'''
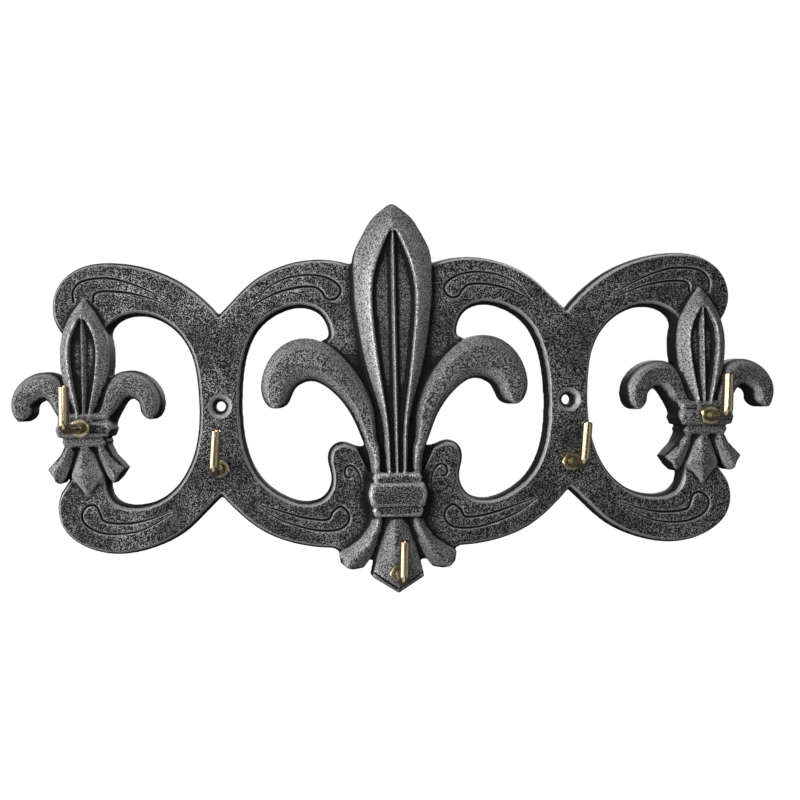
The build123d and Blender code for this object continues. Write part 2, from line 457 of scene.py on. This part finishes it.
@dataclass(frozen=True)
class PaperFinish:
    """The white matt floor under the rack, as bright as the surround."""

    colour: Colour = (0.90, 0.90, 0.90)
    glow: float = 1.0
    roughness: float = 0.9
    fibre: Grain = Grain(0.02, 3.0, 0.5)
    fibre_depth: float = 0.0002
    fibre_strength: float = 0.1

    def material(self) -> bpy.types.Material:
        """Builds the finish.

        Returns:
            The material of the floor.
        """
        graph = Graph(bpy.data.materials.new("pale_floor"))
        return graph.finish({
            "Base Color": (*self.colour, 1.0),
            "Emission Color": (*WHITE, 1.0),
            "Emission Strength": self.glow,
            "Roughness": self.roughness,
            "Normal": graph.bump(graph.noise(self.fibre), self.fibre_depth, self.fibre_strength),
        })


def smooth_line(points: tuple[Point, ...], step: float = 0.25) -> np.ndarray:
    """Draws a smooth curve through a few points.

    Between two points it is a cubic, whose slope at each is that of the line from the point before to the
    point after.

    Args:
        points: x and z of the points, in millimetres.
        step: the distance between the curve's rows, in millimetres.

    Returns:
        Rows of x, z and the share of the curve that lies behind.
    """
    knots = [Vector(point) for point in points]
    knots = [2 * knots[0] - knots[1], *knots, 2 * knots[-1] - knots[-2]]
    spans = len(knots) - 3
    rows = []
    for index in range(spans):
        before, here, there, after = knots[index:index + 4]
        count = max(2, round((there - here).length / step))
        for part in range(count):
            t = part / count
            place = 0.5 * (
                2 * here + (there - before) * t
                + (2 * before - 5 * here + 4 * there - after) * t ** 2
                + (3 * here - before - 3 * there + after) * t ** 3
            )
            rows.append((place.x, place.y, (index + t) / spans))
    return np.array(rows)


@dataclass(frozen=True)
class Stroke:
    """One engraved line, in millimetres on the rack's face.

    It starts thinner and shallower than its half width and depth, and has both from a share of its way on.
    It cuts metal up to the height called top.
    """

    points: tuple[Point, ...]
    half_width: float = 0.92
    depth: float = 0.85
    top: float = 6.25
    start_share: float = 0.45
    full_from: float = 0.45

    def samples(self, side: int) -> np.ndarray:
        """The line on one half of the rack.

        Args:
            side: 1 for the right half, -1 for the left one.

        Returns:
            Rows of x, z, half width and depth.
        """
        x, z, way = smooth_line(self.points).T
        share = self.start_share + (1.0 - self.start_share) * np.minimum(1.0, way / self.full_from)
        return np.column_stack((side * x, z, self.half_width * share, self.depth * share))


@dataclass(frozen=True)
class Engraving:
    """The lines cut into the front of the casting, the same on both halves, in millimetres.

    They are the scroll leaves on the plate, each of an outer and an inner line, the rim round the foot of
    the kite and the curls beside the collar.
    """

    strokes: tuple[Stroke, ...] = (
        Stroke((
            (62.0, 45.0), (56.8, 51.6), (48.8, 56.2), (38.2, 58.0), (29.3, 56.6), (24.0, 53.0),
            (23.4, 49.6), (26.0, 47.0), (29.3, 47.2), (31.5, 50.3),
        )),
        Stroke(((63.5, 44.0), (58.0, 47.3), (50.5, 50.6), (41.5, 52.6), (34.5, 52.4), (31.5, 50.3))),
        Stroke((
            (62.5, -44.5), (57.0, -48.4), (51.0, -51.7), (42.5, -54.7), (35.0, -56.4), (27.5, -56.4),
            (23.2, -54.6), (21.4, -51.5), (22.0, -48.4), (25.2, -45.9), (28.6, -48.0),
        )),
        Stroke(((61.5, -44.2), (54.0, -46.6), (45.5, -49.4), (38.0, -51.2), (31.0, -51.6), (28.6, -48.0))),
        Stroke((
            (102.0, 48.6), (108.0, 51.8), (116.0, 55.3), (124.5, 57.8), (132.0, 58.1), (139.0, 56.6),
            (142.5, 52.5), (142.3, 47.5),
        )),
        Stroke((
            (102.4, 46.5), (108.5, 48.9), (116.0, 51.0), (124.0, 52.2), (130.5, 52.2), (133.3, 50.6),
            (133.4, 47.5),
        )),
        Stroke((
            (100.5, -47.5), (107.5, -51.6), (115.0, -54.8), (123.5, -56.0), (131.0, -55.5), (137.0, -53.0),
            (140.0, -49.8), (140.2, -46.0), (137.3, -43.0), (134.0, -43.5), (132.2, -47.2),
        )),
        Stroke((
            (100.5, -46.3), (109.0, -49.3), (117.5, -51.2), (125.8, -51.2), (130.8, -50.0), (132.2, -47.2),
        )),
        Stroke(
            ((10.6, -75.6), (7.2, -77.9), (3.5, -80.4), (0.35, -82.5)),
            half_width=0.70, depth=0.75, top=20.0, start_share=0.8,
        ),
        Stroke((
            (16.0, -38.2), (15.8, -35.6), (16.2, -32.6), (17.6, -29.6), (19.9, -27.7), (22.2, -28.4),
            (23.0, -30.8), (22.0, -32.9), (20.2, -32.8),
        ), half_width=0.85, depth=0.8),
    )
    lowest: float = 4.6
    reach: float = 2.0
    fine_border: float = 0.4
    stain_peak: float = 1.5
    stain_fall: float = 1.6
    lip_middle: float = 1.25
    lip_width: float = 0.25

    def near(self, points: np.ndarray) -> Iterator[tuple[np.ndarray, np.ndarray, np.ndarray]]:
        """Finds the front points near each line.

        Args:
            points: all points of the casting, in millimetres.

        Yields:
            The numbers of the points, their distances to the line and the line's nearest rows.
        """
        place = points[:, (0, 2)]
        for stroke in self.strokes:
            for side in (1, -1):
                rows = stroke.samples(side)
                line = rows[:, :2]
                front = (points[:, 1] < -self.lowest) & (points[:, 1] > -stroke.top)
                low, high = line.min(axis=0) - self.reach, line.max(axis=0) + self.reach
                index = np.nonzero(front & np.all((place > low) & (place < high), axis=1))[0]
                apart = place[index, None] - line[None]
                away = np.hypot(apart[:, :, 0], apart[:, :, 1])
                nearest = away.argmin(axis=1)
                yield index, away[np.arange(len(index)), nearest], rows[nearest]

    def covered(self, points: np.ndarray) -> np.ndarray:
        """Finds the points in the lines and just beside them.

        Args:
            points: all points of the casting, in millimetres.

        Returns:
            Whether each point lies there.
        """
        found = np.zeros(len(points), bool)
        for index, distance, row in self.near(points):
            found[index[distance < row[:, 2] + self.fine_border]] = True
        return found

    def carve(self, points: np.ndarray) -> None:
        """Sinks the lines into the front.

        Args:
            points: all points of the casting, in millimetres, changed in place.
        """
        for index, distance, row in self.near(points):
            way = np.clip(distance / row[:, 2], 0.0, 1.0)
            points[index, 1] += row[:, 3] * (0.5 + 0.5 * np.cos(math.pi * way))

    def marks(self, points: np.ndarray) -> tuple[np.ndarray, np.ndarray]:
        """Measures the points against the lines.

        Args:
            points: all points of the casting, in millimetres.

        Returns:
            How far each point lies in a line, and on the lips beside it, from 0 to 1.
        """
        groove = np.zeros(len(points))
        lip = np.zeros(len(points))
        for index, distance, row in self.near(points):
            way = distance / row[:, 2]
            stain = np.clip(self.stain_peak - self.stain_fall * way, 0.0, 1.0)
            groove[index] = np.maximum(groove[index], stain)
            lip[index] = np.maximum(lip[index], np.exp(-((way - self.lip_middle) / self.lip_width) ** 2))
        return groove, lip * (1.0 - groove)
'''
## Work to complete
Write the data back out verbatim.

## Output of the exercise
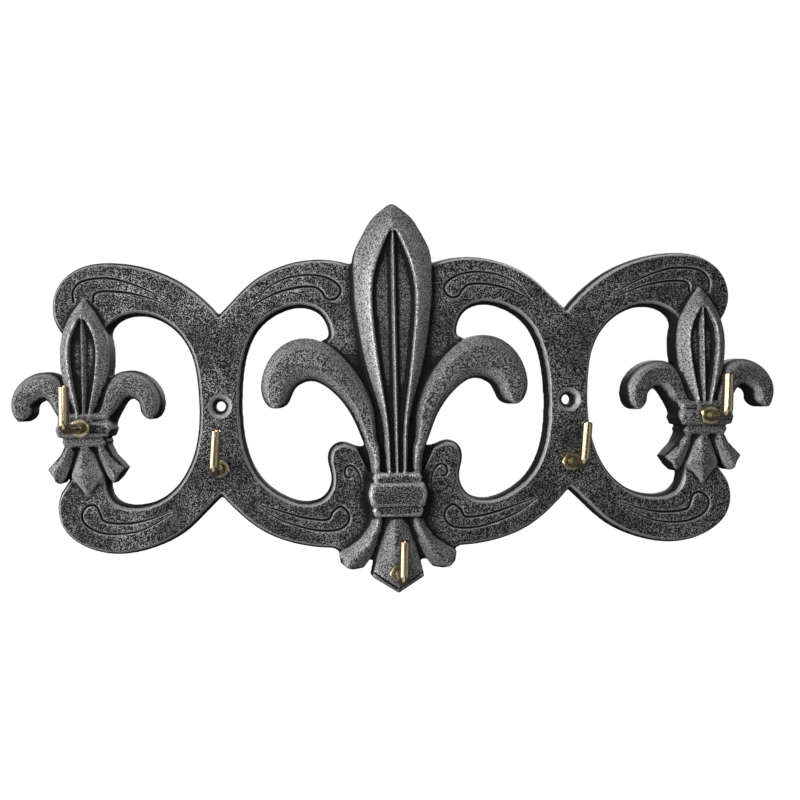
The build123d and Blender code for this object continues. Write part 2, from line 457 of scene.py on. This part finishes it.
@dataclass(frozen=True)
class PaperFinish:
    """The white matt floor under the rack, as bright as the surround."""

    colour: Colour = (0.90, 0.90, 0.90)
    glow: float = 1.0
    roughness: float = 0.9
    fibre: Grain = Grain(0.02, 3.0, 0.5)
    fibre_depth: float = 0.0002
    fibre_strength: float = 0.1

    def material(self) -> bpy.types.Material:
        """Builds the finish.

        Returns:
            The material of the floor.
        """
        graph = Graph(bpy.data.materials.new("pale_floor"))
        return graph.finish({
            "Base Color": (*self.colour, 1.0),
            "Emission Color": (*WHITE, 1.0),
            "Emission Strength": self.glow,
            "Roughness": self.roughness,
            "Normal": graph.bump(graph.noise(self.fibre), self.fibre_depth, self.fibre_strength),
        })


def smooth_line(points: tuple[Point, ...], step: float = 0.25) -> np.ndarray:
    """Draws a smooth curve through a few points.

    Between two points it is a cubic, whose slope at each is that of the line from the point before to the
    point after.

    Args:
        points: x and z of the points, in millimetres.
        step: the distance between the curve's rows, in millimetres.

    Returns:
        Rows of x, z and the share of the curve that lies behind.
    """
    knots = [Vector(point) for point in points]
    knots = [2 * knots[0] - knots[1], *knots, 2 * knots[-1] - knots[-2]]
    spans = len(knots) - 3
    rows = []
    for index in range(spans):
        before, here, there, after = knots[index:index + 4]
        count = max(2, round((there - here).length / step))
        for part in range(count):
            t = part / count
            place = 0.5 * (
                2 * here + (there - before) * t
                + (2 * before - 5 * here + 4 * there - after) * t ** 2
                + (3 * here - before - 3 * there + after) * t ** 3
            )
            rows.append((place.x, place.y, (index + t) / spans))
    return np.array(rows)


@dataclass(frozen=True)
class Stroke:
    """One engraved line, in millimetres on the rack's face.

    It starts thinner and shallower than its half width and depth, and has both from a share of its way on.
    It cuts metal up to the height called top.
    """

    points: tuple[Point, ...]
    half_width: float = 0.92
    depth: float = 0.85
    top: float = 6.25
    start_share: float = 0.45
    full_from: float = 0.45

    def samples(self, side: int) -> np.ndarray:
        """The line on one half of the rack.

        Args:
            side: 1 for the right half, -1 for the left one.

        Returns:
            Rows of x, z, half width and depth.
        """
        x, z, way = smooth_line(self.points).T
        share = self.start_share + (1.0 - self.start_share) * np.minimum(1.0, way / self.full_from)
        return np.column_stack((side * x, z, self.half_width * share, self.depth * share))


@dataclass(frozen=True)
class Engraving:
    """The lines cut into the front of the casting, the same on both halves, in millimetres.

    They are the scroll leaves on the plate, each of an outer and an inner line, the rim round the foot of
    the kite and the curls beside the collar.
    """

    strokes: tuple[Stroke, ...] = (
        Stroke((
            (62.0, 45.0), (56.8, 51.6), (48.8, 56.2), (38.2, 58.0), (29.3, 56.6), (24.0, 53.0),
            (23.4, 49.6), (26.0, 47.0), (29.3, 47.2), (31.5, 50.3),
        )),
        Stroke(((63.5, 44.0), (58.0, 47.3), (50.5, 50.6), (41.5, 52.6), (34.5, 52.4), (31.5, 50.3))),
        Stroke((
            (62.5, -44.5), (57.0, -48.4), (51.0, -51.7), (42.5, -54.7), (35.0, -56.4), (27.5, -56.4),
            (23.2, -54.6), (21.4, -51.5), (22.0, -48.4), (25.2, -45.9), (28.6, -48.0),
        )),
        Stroke(((61.5, -44.2), (54.0, -46.6), (45.5, -49.4), (38.0, -51.2), (31.0, -51.6), (28.6, -48.0))),
        Stroke((
            (102.0, 48.6), (108.0, 51.8), (116.0, 55.3), (124.5, 57.8), (132.0, 58.1), (139.0, 56.6),
            (142.5, 52.5), (142.3, 47.5),
        )),
        Stroke((
            (102.4, 46.5), (108.5, 48.9), (116.0, 51.0), (124.0, 52.2), (130.5, 52.2), (133.3, 50.6),
            (133.4, 47.5),
        )),
        Stroke((
            (100.5, -47.5), (107.5, -51.6), (115.0, -54.8), (123.5, -56.0), (131.0, -55.5), (137.0, -53.0),
            (140.0, -49.8), (140.2, -46.0), (137.3, -43.0), (134.0, -43.5), (132.2, -47.2),
        )),
        Stroke((
            (100.5, -46.3), (109.0, -49.3), (117.5, -51.2), (125.8, -51.2), (130.8, -50.0), (132.2, -47.2),
        )),
        Stroke(
            ((10.6, -75.6), (7.2, -77.9), (3.5, -80.4), (0.35, -82.5)),
            half_width=0.70, depth=0.75, top=20.0, start_share=0.8,
        ),
        Stroke((
            (16.0, -38.2), (15.8, -35.6), (16.2, -32.6), (17.6, -29.6), (19.9, -27.7), (22.2, -28.4),
            (23.0, -30.8), (22.0, -32.9), (20.2, -32.8),
        ), half_width=0.85, depth=0.8),
    )
    lowest: float = 4.6
    reach: float = 2.0
    fine_border: float = 0.4
    stain_peak: float = 1.5
    stain_fall: float = 1.6
    lip_middle: float = 1.25
    lip_width: float = 0.25

    def near(self, points: np.ndarray) -> Iterator[tuple[np.ndarray, np.ndarray, np.ndarray]]:
        """Finds the front points near each line.

        Args:
            points: all points of the casting, in millimetres.

        Yields:
            The numbers of the points, their distances to the line and the line's nearest rows.
        """
        place = points[:, (0, 2)]
        for stroke in self.strokes:
            for side in (1, -1):
                rows = stroke.samples(side)
                line = rows[:, :2]
                front = (points[:, 1] < -self.lowest) & (points[:, 1] > -stroke.top)
                low, high = line.min(axis=0) - self.reach, line.max(axis=0) + self.reach
                index = np.nonzero(front & np.all((place > low) & (place < high), axis=1))[0]
                apart = place[index, None] - line[None]
                away = np.hypot(apart[:, :, 0], apart[:, :, 1])
                nearest = away.argmin(axis=1)
                yield index, away[np.arange(len(index)), nearest], rows[nearest]

    def covered(self, points: np.ndarray) -> np.ndarray:
        """Finds the points in the lines and just beside them.

        Args:
            points: all points of the casting, in millimetres.

        Returns:
            Whether each point lies there.
        """
        found = np.zeros(len(points), bool)
        for index, distance, row in self.near(points):
            found[index[distance < row[:, 2] + self.fine_border]] = True
        return found

    def carve(self, points: np.ndarray) -> None:
        """Sinks the lines into the front.

        Args:
            points: all points of the casting, in millimetres, changed in place.
        """
        for index, distance, row in self.near(points):
            way = np.clip(distance / row[:, 2], 0.0, 1.0)
            points[index, 1] += row[:, 3] * (0.5 + 0.5 * np.cos(math.pi * way))

    def marks(self, points: np.ndarray) -> tuple[np.ndarray, np.ndarray]:
        """Measures the points against the lines.

        Args:
            points: all points of the casting, in millimetres.

        Returns:
            How far each point lies in a line, and on the lips beside it, from 0 to 1.
        """
        groove = np.zeros(len(points))
        lip = np.zeros(len(points))
        for index, distance, row in self.near(points):
            way = distance / row[:, 2]
            stain = np.clip(self.stain_peak - self.stain_fall * way, 0.0, 1.0)
            groove[index] = np.maximum(groove[index], stain)
            lip[index] = np.maximum(lip[index], np.exp(-((way - self.lip_middle) / self.lip_width) ** 2))
        return groove, lip * (1.0 - groove)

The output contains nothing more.